Un officier de communication, militaire chargé d’aiguiller, de contrôler et d’accompagner la presse, l’accueille dans un QG situé à proximité d’Andriivka. Un village que l’armée veut reprendre. Un chemin de forêt, long de deux kilomètres, les sépare. Cet enfer est pavé d’embuscades. Les officiers tendent leurs nuques rasées vers les moniteurs, où ils suivent l’avancée de leurs « frères » sur leur terrain, harnachés comme des bœufs de labour. Les journalistes vont les rejoindre.

Là-bas, la petite troupe échange des cigarettes et des bribes d’information sur leur vie d’avant. Pas longtemps. Un tir de mortier ou un vol de drone les oblige à quitter leur tranchée. Avec un certain flou chronologique, À 2000 mètres d’Andriivka mêle aux séquences du reporter celles tournées par les caméras embarquées des fantassins. Alors que les radios grésillent d’indications sur la localisation de l’ennemi, des escarmouches s’engagent. La mitraille passe entre les arbres. Les blessés veulent en finir, les survivants en découdre. Andriivka n’est plus très loin.

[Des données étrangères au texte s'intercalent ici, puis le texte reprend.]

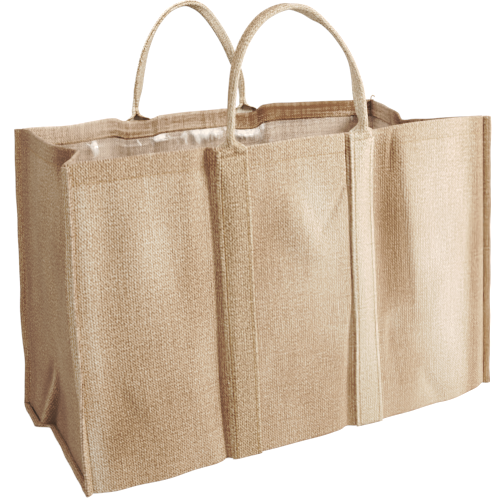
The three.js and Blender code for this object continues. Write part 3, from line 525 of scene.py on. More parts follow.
def quadObject(name, vertices, quads, uvs=None, sides=None, tones=None):
    # a mesh of quads from whole arrays, smooth shaded, with its uv map, the side of the cloth that
    # each face belongs to (0 outside, 1 inside, between for a cut edge) and the tone of each point
    mesh = bpy.data.meshes.new(name)
    mesh.vertices.add(len(vertices))
    mesh.vertices.foreach_set("co", vertices.astype(np.float32).ravel())
    mesh.loops.add(quads.size)
    mesh.loops.foreach_set("vertex_index", quads.astype(np.int32).ravel())
    mesh.polygons.add(len(quads))
    mesh.polygons.foreach_set("loop_start", np.arange(0, quads.size, quads.shape[1], dtype=np.int32))
    mesh.polygons.foreach_set("use_smooth", np.ones(len(quads), bool))
    if uvs is not None:
        layer = mesh.uv_layers.new(name="cloth")
        layer.data.foreach_set("uv", uvs.astype(np.float32).ravel())
    if sides is not None:
        inside = mesh.attributes.new("insideFace", "FLOAT", "FACE")
        inside.data.foreach_set("value", sides.astype(np.float32))
    if tones is not None:
        tone = mesh.attributes.new("tone", "FLOAT", "POINT")
        tone.data.foreach_set("value", tones.astype(np.float32))
    mesh.update()
    mesh.validate()
    piece = bpy.data.objects.new(name, mesh)
    bpy.context.scene.collection.objects.link(piece)
    return piece


# Painted light and shade: where the cloth is painted lighter or darker for the light and shade that fall on
# it, middle and reach of each soft patch, and by how much. All are in mm, but across an end wall they are
# shares of its width.
paintedShading = {
    "front": {"x": [-55, -215, 150, 128, 270, -117, -272, 212, -284, 34, 12, 0, 225, -148, -192, 136, -258],
              "z": [265, 100, 70, 260, 200, 200, 200, 220, 50, 270, 312, 60, 60, 240, 285, 143, 50],
              "wide": [26, 70, 34, 20, 14, 6, 8, 58, 9, 34, 22, 80, 46, 20, 26, 11, 24],
              "tall": [80, 90, 45, 90, 400, 300, 400, 190, 90, 150, 46, 70, 70, 64, 50, 20, 70],
              "amount": [-0.16, -0.2, -0.14, -0.18, -0.4, -0.22, 0.18, 0.3, 0.4, 0.13, 0.16, -0.14, 0.14,
                         -0.2, 0.1, 0.24, -0.14]},
    "backInside": {"x": [160, -122, -205, -185, 235], "z": [390, 355, 385, 345, 340],
                   "wide": [115, 22, 60, 50, 65], "tall": [18, 30, 30, 22, 30],
                   "amount": [-1, -0.6, 0.25, 0.5, 0.8]},
    "left": {"x": [0.35, 0.1, 0.5, 0.95, 0.6, 0.035], "z": [382, 388, 50, 200, 380, 275],
             "wide": [0.07, 0.1, 0.1, 0.05, 0.2, 0.035], "tall": [16, 14, 50, 400, 60, 100],
             "amount": [-0.45, 0.25, -0.15, -0.15, 0.1, -0.5]},
    "right": {"x": [0.78, 0.97, 0.5], "z": [392, 380, 395], "wide": [0.17, 0.04, 0.06], "tall": [26, 60, 30],
              "amount": [0.4, -0.4, -0.3]},
    "rightInside": {"x": [0.8], "z": [340], "wide": [0.3], "tall": [26], "amount": [1.3]},
}


def patchTone(table, at, z):
    # sum of soft round patches: amount times a bell of the distance over the reach
    total = 0 * at * z
    patches = zip(*(table[key] for key in ("x", "z", "wide", "tall", "amount")))
    for x, level, wide, tall, amount in patches:
        total = total + amount * np.exp(-((at - x) / wide) ** 2 - ((z - level) / tall) ** 2)
    return total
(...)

Est-ce ainsi que les hommes meurent ? Quelques soldats, russes ou ukrainiens tombent à l’écran en moins de temps qu’il ne faut pour l’écrire. Stupeur face à ces morts en direct, rendues plus irréelles encore par les objectifs grand angle, au rendu de jeu vidéo, des caméras embarquées. Ainsi disparaît le commandant en second Gargarin, 24 ans, qui avait suffisamment d’humour pour ironiser peu avant de mourir, face au champ de bataille : « On fait le plus beau métier du monde. » Certains militaires qui répondent ici aux questions de Mstyslav Tchernov ont, eux, perdu la vie après le tournage.

Le sort de ces fantômes ne devrait pas laisser insensible l’académie des Oscars, où ce documentaire au ton résolument pessimiste concourt. Cette fois, dans la catégorie du meilleur film international. Face à des fictions venues du monde entier, il témoignera de la laideur d’une guerre à l’issue toujours plus incertaine. De son absurdité, aussi. Malgré les sacrifices consentis, le village d’Andriivka a déjà été repris par les Russes.